The other thing in the output is the count of data values above and below the null median. Here, 16 of them are above 30.5 and only 2 of them are below. This is very far from an even split, and so is consistent with the population median being something other than 30.5 (presumably, something bigger).

  1. (2 points) Obtain a 90% confidence interval for the median percent of shrimp in this shrimp cocktail.

This is ci_median, but with a non-default confidence level, so you have to say what it is:

ci_median(shrimp, percent, conf.level = 0.90)
[1] 31.20586 32.39531

31.2 to 32.4. Minus a half point if you don’t make some attempt to round it off. The best thing here is to note that the ends of a confidence interval for the median are either data points or (occasionally) halfway between data points, so you can round off to the same accuracy as the data (one decimal place, here). Or you can give a second decimal, which will (here, and usually) be zero.

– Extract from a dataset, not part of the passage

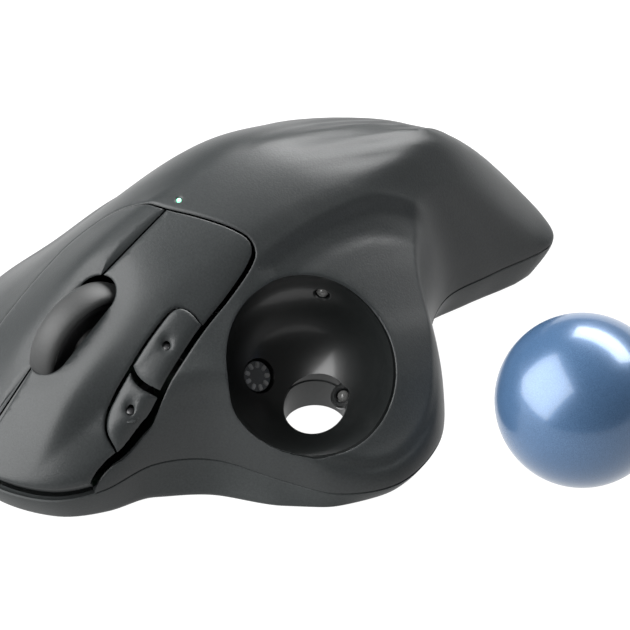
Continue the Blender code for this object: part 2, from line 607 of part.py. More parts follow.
def make_screw(name, spot, top, bottom):
    """A screw, its boss in the base and its post under the cover."""
    around = [(spot[0] + POST_R * math.cos(k), spot[1] + POST_R * math.sin(k)) for k in range(7)]
    ceiling = min(skin_height(*p) for p in around) - 0.7
    boss = cutter_rod(3.6, (*spot, 1.4), (*spot, 5), "cut_boss_" + name, 24)
    post = cutter_rod(POST_R, (*spot, 5.4), (*spot, ceiling), "cut_post_" + name, 20)
    boolean(bottom, boss, "UNION")
    boolean(bottom, cutter_rod(2.5, (*spot, -1), (*spot, 3.4), "cut_head_" + name, 20))
    boolean(bottom, cutter_rod(1.4, (*spot, 0), (*spot, 9), "cut_shank_" + name, 16))
    boolean(top, post, "UNION")
    boolean(top, cutter_rod(1.35, (*spot, 0), (*spot, 12), "cut_post_bore_" + name, 16))
    screw = rod_mesh(2.1, 2.1, (*spot, 1.5), (*spot, 3.05), name, 20)
    body = place(screw, name, "steel", origin=(*spot, 1.5))
    shank = rod_mesh(1.0, 0.7, (*spot, 2.6), (*spot, 11), "cut_thread_" + name, 12)
    boolean(body, tool(shank, "cut_thread_" + name), "UNION")


def centre_on_floor():
    """Moves the whole assembly so that the origin is under the middle of its box."""
    bpy.context.view_layer.update()
    graph = bpy.context.evaluated_depsgraph_get()
    points = []
    for obj in parts.objects:
        if obj.type == "MESH":
            points += [obj.matrix_world @ v.co for v in obj.evaluated_get(graph).data.vertices]
    xs, ys, zs = zip(*points)
    root.location = (-(min(xs) + max(xs)) / 2, -(min(ys) + max(ys)) / 2, -min(zs))
    bpy.context.view_layer.update()


root = None
parts = None
cutters = None


def main():
    global root, parts, cutters
    for o in list(bpy.data.objects):
        bpy.data.objects.remove(o)
    parts = collection("trackball_mouse")
    cutters = collection("cutters")
    root = bpy.data.objects.new("mouse_frame", None)
    parts.objects.link(root)
    top, bottom = make_shells()
    plates = make_keys()
    make_cup()
    make_wheel()
    make_inside(plates)
    make_underside(top, bottom)
    centre_on_floor()


main()
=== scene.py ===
"""Looks of the thumb trackball mouse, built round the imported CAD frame.

Shapes are worked out in the part's own millimetres (X right, Y forward, Z up, origin under the middle
of the mouse) and moved into the frame by SHIFT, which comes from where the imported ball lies.
"""

import json
import math

import bmesh
import bpy
import numpy as np
from mathutils import Matrix, Vector
from mathutils.geometry import delaunay_2d_cdt
from mathutils.kdtree import KDTree


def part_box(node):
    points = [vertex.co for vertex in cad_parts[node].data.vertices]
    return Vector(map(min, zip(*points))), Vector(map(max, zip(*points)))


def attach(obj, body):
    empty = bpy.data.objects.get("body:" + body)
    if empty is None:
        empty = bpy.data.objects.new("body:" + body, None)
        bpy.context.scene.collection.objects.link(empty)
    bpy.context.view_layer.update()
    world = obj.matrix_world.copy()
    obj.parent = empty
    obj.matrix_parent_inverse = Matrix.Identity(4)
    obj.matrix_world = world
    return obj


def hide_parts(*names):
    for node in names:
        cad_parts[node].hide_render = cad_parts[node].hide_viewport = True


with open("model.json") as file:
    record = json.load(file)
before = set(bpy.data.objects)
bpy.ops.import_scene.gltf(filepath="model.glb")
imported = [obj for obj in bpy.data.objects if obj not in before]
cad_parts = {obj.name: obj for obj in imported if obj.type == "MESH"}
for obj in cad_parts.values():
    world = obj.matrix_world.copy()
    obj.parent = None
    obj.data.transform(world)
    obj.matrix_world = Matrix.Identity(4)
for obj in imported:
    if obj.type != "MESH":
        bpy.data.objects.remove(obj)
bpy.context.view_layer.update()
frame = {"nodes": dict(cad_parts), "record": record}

# ---- driving dimensions, mm, as in the part ----
MM = 0.001
BALL_R = 17.0
BALL_REST = Vector((-69.6, -18.2, BALL_R))
SOCKET_R = 17.45
SOCKET_WALL = 1.7
LIP_R = 17.45             # opening in the cover, just wider than the ball
MOUTH_AXIS = Vector((-0.757, 0.244, 0.606)).normalized()
SOCKET_C = Vector((-25.5, 13.0, 22.3))
HOLE_C = (-24.0, 7.9)
HOLE_R = 6.4
BASE_Z = 0.8
TUCK_AT = (-180, 60, 80, 96, 106, 114, 126, 142, 152, 160, 172, 180)
TUCK_IS = (4, 4, 3, 2.5, 1.5, -1, -2.5, -2.5, -0.5, 1.2, 2.5, 4)    # how far the base draws in under the parting line
CREASE = 1.5
KEY_LIFT = 1.3
GAP = 0.42
THUMB_GAP = 0.85
SKIN = 1.5               # thickness of the visible shells
EDGE_R = 0.5             # rounding where a shell ends at a gap
WHEEL_C = Vector((9.3, 37.6, 25.2))
WHEEL_R = 12.5
WHEEL_W = 6.2
WHEEL_YAW = math.radians(-8.0)
SLOT_C = Vector((9.7, 40.3))
SLOT_HALF = 5.6
SLOT_R = 4.1
CENTRE = np.array((4.0, 0.0))

OUTLINE = (
    (45.6, 6, 8), (46, 23, 9), (43, 41.4, 9), (34.8, 56.5, 8), (24, 63.7, 7.5), (10, 66, 7.5), (-2, 62, 7.5),
    (-9, 54, 8.5), (-13, 43, 10), (-20, 33.5, 8.5), (-32, 27.5, 6), (-42, 22, 4.5), (-49, 12, 4.5),
    (-48, -1, 5), (-41, -11, 6), (-30, -20, 7), (-25, -31, 8), (-27.5, -43, 8), (-31, -56.6, 8),
    (-25, -62, 8), (-12.8, -62.6, 8), (0, -63.1, 8), (15.7, -57.1, 8), (29.8, -45.6, 8), (39.9, -29.5, 8),
    (44.6, -11.5, 8),
)
EDGE_AT = (-180, -150, -140, -130, -122, -110, -100, -86, 45, 60, 75, 90, 140, 160, 180)
EDGE_IS = (0.07, 0.07, 0.1, 0.14, 0.3, 0.55, 0.78, 1, 1, 0.9, 0.4, 0.15, 0.1, 0.07, 0.07)
KEY_EDGE = (
    (27.9, 75), (27.9, 50), (27.5, 42), (26.8, 36), (26, 30), (25.1, 24.5), (22.6, 19.6), (19, 16.4), (13.8, 15),
    (8, 14.2), (1.4, 12), (-4.5, 9.8), (-8, 8.8), (-10.1, 9.3), (-11.1, 11.2), (-11.6, 16), (-11.9, 27),
    (-12, 40), (-11.2, 44.5), (-10.2, 48.6), (-8.6, 53), (-8.2, 58), (-8.2, 75),
)
SEAM = ((7.5, 14.4 - 4), (16, 75))
SIDE_KEYS = (
    (-5.3, 29.5), (-4.9, 34), (-4.6, 40.1), (-4.3, 44.5), (-4.6, 47.3), (-6.2, 49.4), (-9, 49.9), (-16, 49.9),
    (-16, 26.6), (-10.4, 26.2), (-8.3, 26.4), (-6.4, 27.4),
)
SIDE_SPLIT = 40.1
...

Extra: comparing the one for the mean:

with(shrimp, t.test(percent, conf.level = 0.90))

    One Sample t-test

data:  percent
t = 73.175, df = 17, p-value < 2.2e-16
alternative hypothesis: true mean is not equal to 0
90 percent confidence interval:
 31.03859 32.55030
sample estimates:
mean of x 
 31.79444 

This is a little longer than the one for the median, which is consistent with what we said before: the mean is estimated less accurately than the median is.

  1. (1 point) How are your confidence interval and your hypothesis test consistent with each other? Explain (very) briefly.

30.5 was rejected and is also outside the confidence interval. (“30.5 is outside the confidence interval” is enough. One-point questions are only looking for one small thing.)

Extra: this was bound to happen, because of the way we defined the confidence interval for the median: if a value like 30.5 is rejected, it must be outside the confidence interval.